As far as it being a scene these days, the baby boomers are in it to remind them of a more simple and content time, but it seems a lot of the younger generation have tried the other alternative scenes and found they like the aesthetic of the pretty hair, make-up and rockabilly clothing.

Catherine Hart, Catfight Collections, Islington:

There’s definitely a rockabilly scene in Newcastle and it’s growing.

From the fashion side of it, I got into it a couple of years ago because I missed the lovely-looking, feminine, flowing look. I was sick of the sight of short shorts and tight-midriff tops.

With the dresses, in particular, the style is flattering to women of all shapes and sizes.

I’m 30 and I’ve always admired the look. It’s from an era when my mum was young (she was born in the ’50s). Looking back at old photos, I always thought it looked lovely. My mum kept all the sewing patterns and her old clothes.

When it comes to dressing and style, I’ve been through it all – the hippy thing, the punk thing – when you’re younger you try to find your niche.

I am the first to admit I am not always dressed in the rockabilly style. I’m usually getting around in jeans for comfort’s sake. If you want to go the whole hog with the hair and make-up, it takes time. But when I’m going out I love wearing that stuff.

There are a lot of rockabilly-inspired festivals these days. Around here the main one is the Kurri Kuri Nostalgia Festival (March 24 and 25). People in the scene tend to meet up at these festivals. It’s a good excuse to get dressed up. I always dreamed about opening a shop. When I got into the rockabilly scene I found it really hard to get dresses. There was nowhere to buy the clothes in Newcastle and the shop in Sydney I went to had a limited range. It came down to me wanting to get clothes for me.

Catfight Collections opened in September 2010. My timing was good because we opened just before the scene kind of blew up.

People randomly passing by come in for a gawk, even if they’re not into the scene, and a lot of older people who were into the scene the first time around come in, surprised, because they didn’t think you could buy dresses like that these days.

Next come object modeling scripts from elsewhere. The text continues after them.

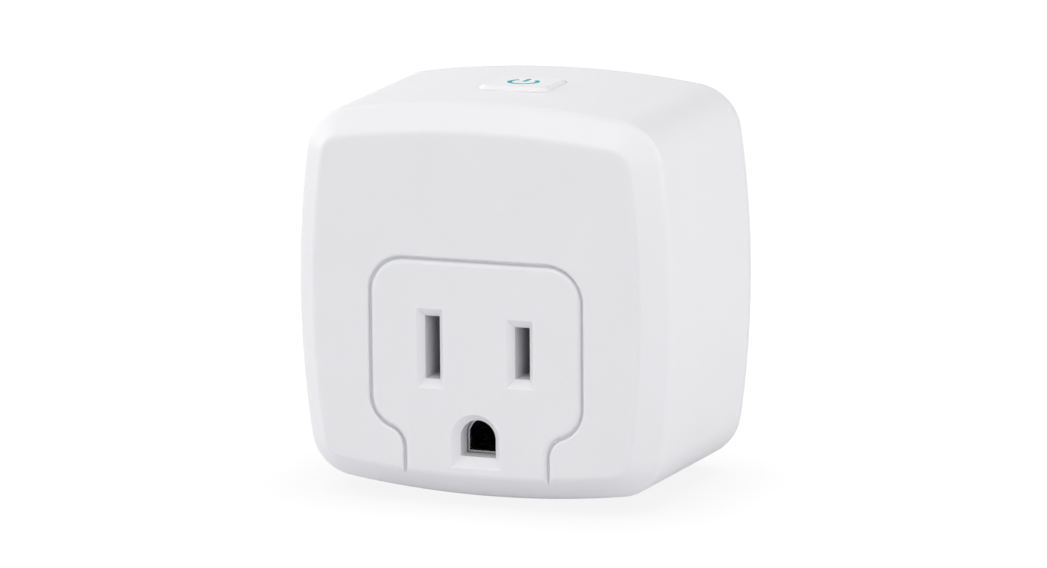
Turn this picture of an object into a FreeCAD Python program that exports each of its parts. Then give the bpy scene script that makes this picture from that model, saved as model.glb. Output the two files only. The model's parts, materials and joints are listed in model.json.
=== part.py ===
"""Smart plug: a rounded-square housing, a grounded outlet in front, prongs behind and a button on top.

Millimetres. +X is right as seen from the front, +Y points into the wall, +Z is up. The origin is on the wall
face, midway between the two flat blades. Each function builds one sub-part and returns its shape.
"""
import FreeCAD, Part
import math
import os

V = FreeCAD.Vector

# ---- Housing ----
DEPTH = 35.0                      # front face to wall face
FACE_Y = -DEPTH
BEVEL_DEPTH = 3.3
SHOULDER_Y = FACE_Y + BEVEL_DEPTH
SEAM_Y = -2.5                     # parting line between the front shell and the rear cover
BODY_Z = 6.1                      # housing centre above the blade line
FACE_HALF = 23.0                  # half size of the flat front face
SHOULDER_HALF = 26.35
SEAM_HALF = 27.2
SIDE_BULGE_R = 137.0              # the four sides are long arcs
SEAM_BULGE_R = 140.0
SIDE_SWEEP = math.radians(8.16)   # half the angle of a side's arc; the corner radius follows from it
FACE_EDGE_FILLET = 1.0
SHOULDER_EDGE_FILLET = 1.6
WALL = 1.8
FRONT_WALL = 2.0
INNER_FRONT_Y = FACE_Y + FRONT_WALL
INNER_BEVEL_Y = FACE_Y + 4.2
INNER_FACE_HALF = 22.7
INNER_SHOULDER_HALF = SHOULDER_HALF - WALL
INNER_SEAM_HALF = SEAM_HALF - WALL

# ---- Outlet (standard 15 A grounded pattern) ----
BLADE_X = 6.35                    # blade centre from the middle plane
GROUND_Z = -11.9
SLOT_WIDTH = 2.1
LINE_SLOT_H = 7.0
NEUTRAL_SLOT_H = 8.5
GROUND_HOLE_R = 2.5
FUNNEL_DEPTH = 1.05               # lead-in slopes round each hole
FUNNEL_X = 0.86
FUNNEL_Z = 1.12
BLADE_THICK = 1.52
LINE_BLADE_W = 6.35
NEUTRAL_BLADE_W = 7.94
BLADE_LENGTH = 17.5
GROUND_PIN_R = 2.375
GROUND_PIN_LENGTH = 20.8
GROUND_SHOULDER_R = 2.9           # the pin is thicker where it crosses the rear cover

# ---- Panel groove round the outlet ----
PANEL_HALF = 14.97
PANEL_TOP = 12.03
PANEL_CORNER_R = 4.85
NECK_HALF = 10.18
NECK_TOP_Z = -13.7
NECK_R = 3.0
GROOVE_FLOOR, GROOVE_DEPTH = 0.42, 0.75
GROOVE_OUTER_R, GROOVE_INNER_R = 0.3, 0.65   # the groove's lips
SHOULDER_Z = -6.8                 # where the panel's straight side ends above the neck

# ---- Button ----
BUTTON_Y = -16.5
BUTTON_HALF_X, BUTTON_HALF_Y = 4.95, 5.1
BUTTON_CORNER_R = 1.9
BUTTON_TOP = 33.25
BUTTON_CHAMFER = 0.5
BUTTON_GAP = 0.07
FLANGE_REACH = 1.2                # how far the flange under the housing stands out past the key
FLANGE_TOP = 30.5
FLANGE_THICK = 0.8
GUIDE_INSET = 1.1                 # the light guide's plate is this much smaller than the key
GUIDE_TOP = 32.2
GUIDE_THICK = 1.0
PUSHER_R = 1.5
SYMBOL_Y = BUTTON_Y + 0.2
SYMBOL_R = 1.9
SYMBOL_STROKE = 0.64
SYMBOL_OPEN_DEG = 38.0            # half angle of the ring's opening
SYMBOL_BAR_START, SYMBOL_BAR_END = 0.1, 2.5

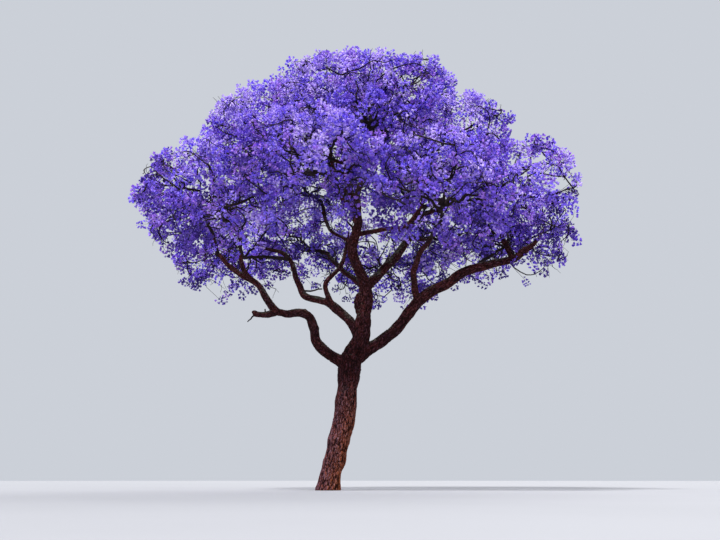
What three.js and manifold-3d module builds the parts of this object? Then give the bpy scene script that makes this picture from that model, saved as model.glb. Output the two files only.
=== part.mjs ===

I have mixed feelings towards wanting to have grown up in the ’50s. In certain ways times have changed for the better. I’m a techno-freak and I love my iPod and my iMac, but I also like some of the ideals from back then. And as strange as it might sound coming from me as a businesswoman, I kind of like the idea of being a stay-at-home mother, looking pretty! I’d like to make daytrips back to the ’50s, put it that way.

Dancing is huge in the scene. A lot of younger people are now into it, and when Pat Capocci plays out the back of The Wicko, people just get up and start dancing. Wickham Motorcyle Club had a rockabilly event there recently. They had bands and diner food, it was so much fun.

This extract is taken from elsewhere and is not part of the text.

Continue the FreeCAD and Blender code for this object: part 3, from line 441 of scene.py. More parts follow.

Pam Way, volunteer, Visitor Information Centre, Kurri Kurri:

The decade, the ’50s, everybody seems to be fascinated by it. I was a teenager back then and it was a good time.

I’ve been here since the Kurri Kurri Nostalgia Festival’s inception. This is its ninth year. It’s a great weekend, lots of fun, and every year there’s something new.

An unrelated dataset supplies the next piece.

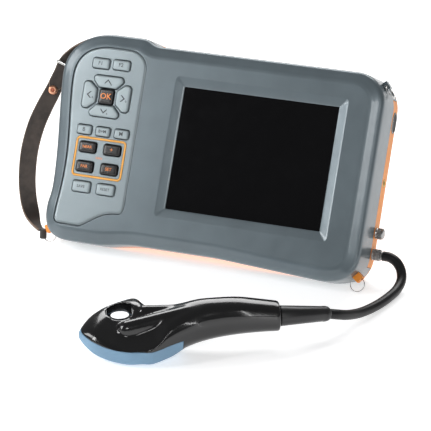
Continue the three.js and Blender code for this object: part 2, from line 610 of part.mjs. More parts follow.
function addStand() {
  const { hingeY, hingeZ, length, width, thickness, barrel } = STAND;
  const stand = new THREE.Group();
  stand.position.set(CENTRE_X, hingeY, hingeZ);
  stand.rotation.x = standOpening();
  scanner.add(stand);
  stand.updateMatrix();
  const plateEnd = length - 6;
  const outline = roundedRect(width, plateEnd - 4, 5, 0, -(plateEnd + 4) / 2);
  let plate = solidOf(slab(outline, -thickness / 2, thickness / 2));
  plate = plate.add(solidOf(block([-width / 2, -12, -thickness / 2], [width / 2, 0, thickness / 2])));
  plate = plate.add(solidOf(rod('x', barrel, -width / 2, width / 2, [0, 0], 14)));
  plate = plate.subtract(solidOf(rod('x', STAND_PIN_R + GAP, -100, 100, [0, 0], 12)));
  add(stand, 'stand', plate, material(COLOUR.grey, 0.4));
  const pad = solidOf(block([-width / 2 + 4, -length - 3, -3.4], [width / 2 - 4, -plateEnd - GAP, 1.6]));
  const world = scanner.matrix.clone().multiply(stand.matrix).invert();
  const floor = solidOf(block([-300, -300, -80], [300, 300, 0]).applyMatrix4(world));
  add(stand, 'stand_foot', pad.subtract(floor), material(COLOUR.rubber, 0.8));
  const half = width / 2 + 5.6;
  add(scanner, 'stand_pin', rod('x', STAND_PIN_R, CENTRE_X - half, CENTRE_X + half, [hingeY, hingeZ], 10),
    material(COLOUR.steel, 0.3, 1));
}

// ---------------------------------------------------------------- transducer
// The transducer's own frame: x from the tip to the cable, y across, z up from its sole.
const probe = new THREE.Group();
probe.position.copy(PROBE_ORIGIN);
probe.rotation.set(PROBE_ROLL, 0, PROBE_HEADING, 'ZXY');
probe.updateMatrix();

// Rows of x, middle in y, half width, bottom and top.
const HULL = [
  [-0.6, 0, 1.6, 8.2, 12.2], [3.2, 0, 7.8, 4.8, 15.6], [9, 0, 15.0, 2.2, 18.4],
  [18, 0, 21.8, 0.8, 20.6], [29, 0, 26.4, 0.1, 22.2], [38.5, 0.4, 27.4, 0, 23.4],
  [44, -4.0, 23.4, 0, 23.6], [50, -5.4, 19.6, 0, 24.2], [58, -3.8, 16.8, 0.2, 26.0],
  [68, -1.6, 14.6, 1.2, 28.4], [78, 0, 13.0, 3.0, 30.4], [90, 0, 11.9, 5.6, 31.4],
  [104, 0, 11.3, 7.3, 31.2], [118, 0, 10.2, 7.7, 29.0], [131, 0, 9.2, 7.4, 26.6],
];
const HANDLE_END = { x: 131, z: 17 };

function hullSection([x, middle, half, bottom, top], sides = 24) {
  const [centre, height] = [(bottom + top) / 2, (top - bottom) / 2];
  return Array.from({ length: sides }, (_, i) => {
    const angle = ((i + 0.5) / sides) * Math.PI * 2;
    const head = THREE.MathUtils.smoothstep(70 - x, 0, 12);
    const squareness = Math.sin(angle) < 0 ? 0.84 - 0.4 * head : 0.84 - 0.12 * head;
    const bend = (value) => Math.sign(value) * Math.abs(value) ** squareness;
    const [y, z] = [middle + half * bend(Math.cos(angle)), centre + height * bend(Math.sin(angle))];
    return new THREE.Vector3(x, y, z);
  });
}

// Lays a shape made along y between two points.
function between(geometry, from, to) {
  const [a, b] = [new THREE.Vector3(...from), new THREE.Vector3(...to)];
  const along = b.clone().sub(a).normalize();
  const turn = new THREE.Quaternion().setFromUnitVectors(new THREE.Vector3(0, 1, 0), along);
  const middle = a.add(b).multiplyScalar(0.5);
  const place = new THREE.Matrix4().compose(middle, turn, new THREE.Vector3(1, 1, 1));
  return solidOf(geometry.applyMatrix4(place));
}

function span({ from, to }) {
  return new THREE.Vector3(...from).distanceTo(new THREE.Vector3(...to));
}

function ridge({ from, to, radius }) {
  return between(new THREE.CapsuleGeometry(radius, span({ from, to }), 4, 12), from, to);
}

// The lower mouth of the finger hole, which leans towards the far side.
function fingerSlot() {
  const { from, to, halfWidth, halfHeight } = FINGER_SLOT;
  const oval = new THREE.CylinderGeometry(1, 1, span(FINGER_SLOT), 20).scale(halfWidth, 1, halfHeight);
  return between(oval, from, to);
}

// The space over the head, whose top slopes down to the near side and rises to the handle.
// Rows of x and the height of the slope at its near and far edges.
const SLOPE = [[-20, 6.5, 33], [36, 6.5, 33], [48, 9.5, 36], [58, 15, 41.5], [72, 27, 53.5]];

function overHead() {
  return solidOf(loft(SLOPE.map(([x, near, far]) => [[-60, near], [60, far], [60, 90], [-60, 90]]
    .map(([y, z]) => new THREE.Vector3(x, y, z)))));
}

function addTransducer() {
  const { x, y, radius } = FINGER_HOLE;
  const hole = solidOf(rod('z', radius, -20, 60, [x, y], 24));
  const body = solidOf(loft(HULL.map((row) => hullSection(row))));
  const soleZone = (gap) => solidOf(block([-10, -60, -20], [LENS.end + gap, 60, LENS.top + gap]));
  let shell = body.subtract(overHead());
  for (const shape of RIDGES) shell = shell.add(ridge(shape));
  shell = shell.subtract(soleZone(GAP)).subtract(hole).subtract(fingerSlot());
  add(probe, 'probe_shell', shell, material(COLOUR.black, 0.2));
  const [endX, endY] = ARRAY.high;
  const pocket = solidOf(block(ARRAY.low.map((value) => value - GAP), [endX + GAP, endY + GAP, 30]));
  const lens = body.intersect(soleZone(0)).subtract(hole).subtract(fingerSlot()).subtract(pocket);
  add(probe, 'probe_lens', lens, material(COLOUR.lens, 0.35));
  add(probe, 'probe_array', block(ARRAY.low, ARRAY.high), material(COLOUR.steel, 0.5, 0.4));
}

// ---------------------------------------------------------------- strain relief and cable
// Both are laid in the part's own frame: the strain relief continues the handle, and the
// cable drops to the surface, runs towards the scanner and turns up into its plug.
const RELIEF = { end: [124.4, -101.4, 16.0], radii: [6.9, 4.9] };
const CABLE_POINTS = [
  [124.75, -100.95, 15.85], [128.9, -95.0, 13.6], [132.1, -85.6, 10.0], [134.9, -73, 6.4],
  [137.9, -60, 4.4], [140.9, -46, 3.6], [143.1, -32, 3.5], [144.1, -19, 4.0],
  [143.8, -8.6, 6.8], [141.4, -2.4, 11.4], [137.2, 0.4, 15.8], [132.0, 1.2, 18.3],
  [126.9, 1.2, 18.6],
];

function addCable() {
  const handle = (x) => new THREE.Vector3(x, 0, HANDLE_END.z).applyMatrix4(probe.matrix);
  const path = new THREE.QuadraticBezierCurve3(
    handle(HANDLE_END.x + GAP), handle(HANDLE_END.x + 15), new THREE.Vector3(...RELIEF.end),
  );
  const steps = 8;
  const frames = path.computeFrenetFrames(steps);
  const sections = Array.from({ length: steps + 1 }, (_, i) => {
    const radius = THREE.MathUtils.lerp(...RELIEF.radii, i / steps);
    return Array.from({ length: 16 }, (__, k) => {
      const angle = (k / 16) * Math.PI * 2;
      return path.getPointAt(i / steps)
        .addScaledVector(frames.normals[i], radius * Math.cos(angle))
        .addScaledVector(frames.binormals[i], radius * Math.sin(angle));
    });
  });
  add(model, 'probe_strain_relief', loft(sections), material(COLOUR.rubber, 0.55));
  const route = new THREE.CatmullRomCurve3(CABLE_POINTS.map((point) => new THREE.Vector3(...point)));
  const section = new THREE.Shape(Array.from({ length: 10 }, (_, k) => {
    const angle = (k / 10) * Math.PI * 2;
    return new THREE.Vector2(CABLE_R * Math.cos(angle), CABLE_R * Math.sin(angle));
  }));
  const cable = new THREE.ExtrudeGeometry(section, { steps: 36, bevelEnabled: false, extrudePath: route });
  add(model, 'cable', cable, material(COLOUR.rubber, 0.5));
}

// ---------------------------------------------------------------- the whole scanner
const model = new THREE.Group();
model.add(scanner, probe);
addShells();
addKeypad();
addKeys();
addDisplay();
addInside();
addSide();
addLugsAndRings();
addStrap();
addStand();
addTransducer();
addCable();

export default model;
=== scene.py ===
"""A portable veterinary ultrasound scanner leaning on its rear stand, with a keypad, a display,
a hand strap and a rectal transducer on a cable in front of it. Shapes are drawn in millimetres
in the scanner's frame (x right, y up the face, z out of the face) or in the transducer's."""
import math

import bpy
import numpy as np
from mathutils import Matrix, Vector


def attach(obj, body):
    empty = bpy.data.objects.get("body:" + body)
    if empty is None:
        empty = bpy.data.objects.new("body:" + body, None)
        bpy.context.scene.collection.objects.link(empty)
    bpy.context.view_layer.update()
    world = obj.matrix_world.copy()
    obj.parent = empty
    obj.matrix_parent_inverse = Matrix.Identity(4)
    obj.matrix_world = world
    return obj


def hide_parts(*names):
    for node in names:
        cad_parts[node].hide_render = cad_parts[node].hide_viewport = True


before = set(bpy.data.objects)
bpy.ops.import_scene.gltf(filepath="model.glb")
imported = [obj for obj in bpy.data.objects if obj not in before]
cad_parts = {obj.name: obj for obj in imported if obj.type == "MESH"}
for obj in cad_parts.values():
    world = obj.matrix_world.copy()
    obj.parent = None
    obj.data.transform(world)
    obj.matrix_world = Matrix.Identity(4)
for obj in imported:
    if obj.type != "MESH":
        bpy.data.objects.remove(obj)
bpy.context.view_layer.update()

# ---------------- frames and sizes
MM = 0.001
LEAN = math.radians(25)
SCANNER = Matrix.Translation((31, -2.84, 78.3)) @ Matrix.Rotation(math.pi / 2 - LEAN, 4, "X")
PROBE = (Matrix.Translation((-14.6, -189.7, 4.6)) @ Matrix.Rotation(math.radians(30), 4, "Z")
         @ Matrix.Rotation(math.radians(14), 4, "X"))
WORLD = Matrix.Identity(4)
TO_METRES = Matrix.Scale(MM, 4)

FACE_Z, SPLIT_Z, CORNER_Z, BACK_Z = 2.5, -24.0, -33.4, -37.5
WALL = 2.6
RIGHT_X = 88.5
DISPLAY = (115.2, 86.4)
PANEL_Z = (-1.0, 1.9)
KEY_Z = (-2.2, 3.7)
GAP = 0.3   # clearance between neighbouring pieces


def local_box(node, where=SCANNER):
    """A CAD node's lowest and highest corner in a frame, in millimetres."""
    to_local = (TO_METRES @ where).inverted()
    points = np.array([to_local @ v.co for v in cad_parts[node].data.vertices])
    return Vector(points.min(0)), Vector(points.max(0))


def centre(node, where=SCANNER):
    low, high = local_box(node, where)
    return (low + high) / 2


# ---------------- mesh helpers
def mesh_object(name, points, faces):
    mesh = bpy.data.meshes.new(name)
    mesh.from_pydata([tuple(p) for p in points], [], faces)
    mesh.update()
    obj = bpy.data.objects.new(name, mesh)
    bpy.context.scene.collection.objects.link(obj)
    return obj


def applied(obj):
    """The object with its modifiers applied."""
    graph = bpy.context.evaluated_depsgraph_get()
    mesh = bpy.data.meshes.new_from_object(obj.evaluated_get(graph))
    obj.modifiers.clear()
    obj.data = mesh
    return obj


def combine(obj, operation, *tools):
    """Joins, cuts or intersects a solid with others, which are used up."""
    for tool in tools:
        modifier = obj.modifiers.new("combine", "BOOLEAN")
        modifier.operation = operation
        modifier.solver = "EXACT"
        modifier.object = tool
        applied(obj)
        bpy.data.objects.remove(tool)
    return obj


def cut(obj, *tools):
    return combine(obj, "DIFFERENCE", *tools)


def join(obj, *tools):
    return combine(obj, "UNION", *tools)


def merged(*objs):
    """Several separate solids as one object."""
    first = objs[0]
    with bpy.context.temp_override(active_object=first, object=first,
                                   selected_editable_objects=list(objs), selected_objects=list(objs)):
        bpy.ops.object.join()
    return first


def loft(sections, closed=False):
    """One solid through closed sections of equal point counts, with flat ends unless it closes."""
    count, rows = len(sections[0]), len(sections)
    faces = []
    for row in range(rows if closed else rows - 1):
        a, b = row * count, ((row + 1) % rows) * count
        for i in range(count):
            j = (i + 1) % count
            faces.append((a + i, a + j, b + j, b + i))
    if not closed:
        faces.append(tuple(reversed(range(count))))
        faces.append(tuple(range((rows - 1) * count, rows * count)))
    return mesh_object("loft", [p for section in sections for p in section], faces)


def inset(points, amount):
    """A closed 2-D outline, anticlockwise, moved inwards."""
    moved = []
    for i, (x, y) in enumerate(points):
        (ax, ay), (bx, by) = points[i - 1], points[(i + 1) % len(points)]
        length = math.hypot(bx - ax, by - ay)
        moved.append((x - (by - ay) / length * amount, y + (bx - ax) / length * amount))
    return moved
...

The young ones get dressed up in retro clothing. You’ve got to see it to believe it. They will even come along with a baby in those old basket prams. So many dressed up last year that this year we are running a fashion competition.

It does surprise me that the young people have grabbed hold of the era and run with it. But then again, life was easy in the ’50s. You left school, you could get a job ... it wasn’t where you could get a job, it was which one you wanted to take.

It was innocent, very much an age of innocence.

I’m 68 in a couple of weeks and my husband and I go dancing every week, at the Tin Hut in Maitland.

I don’t do rockabilly because I get dizzy, it’s plain old rock’n’roll dancing for me, or swing. Rockabilly as a style of dance involves a lot of twirling around. It’s faster than rock’n’roll.

Gavin Bean, Kurri Kurri, DJ and dance instructor (Red Hot Dance Studio):

Rockabilly is a bit of a family affair for me. My parents teach rockabilly and swing and rock’n’ roll, all that kind of thing.

Pretty much all of our family are involved in the scene.

It’s not just about the dancing any more. There’s cars and tattoos. And the crowd is probably getting younger, not older.

Roller derby also overlaps. They enjoy the same kind of music, the retro feel. That also merges into this culture that has come about.

It becomes a bit of a lifestyle for the people involved. Their whole social life revolves around it, and it becomes their individual sense of style.

A lot of the girls, they do the whole Bettie Page fringe and dye their hair.

It’s definitely a case of old things becoming new. It’s kind of like it’s cool to be old school. A lot of the tattoo places are doing the old ’50s-style tattoos.

Rockabilly was kind of like the punk of the day. And it remains current today. The music still has that raw punk element, and I don’t think that ever goes out of style for young people.

Rockabilly is the rawest style of dancing. It’s not so much about competitions now, it’s more about fun. You go and see a cool band and you’ve learnt your rockabilly and you can jump up and dance along.

Very rarely is it just a DJ playing music at our dance studio, normally it’s both, and the DJ plays during the break, all the ’50s stuff.

There’s a fairly big live scene where bands play original songs in the ’50s style, or a combination of originals and ’50s covers. Some bands even play an ’80s-style of music fused with rockabilly, normally three-piece bands with a double bass.

The Retro Rockets, Pat Capocci, a Maitland boy who lives in Sydney now, The Flattrakkers and The Rattlesnakes, they’re all popular.

In Newcastle and the Central Coast, 10 to 20 bands would play this kind of music most weekends.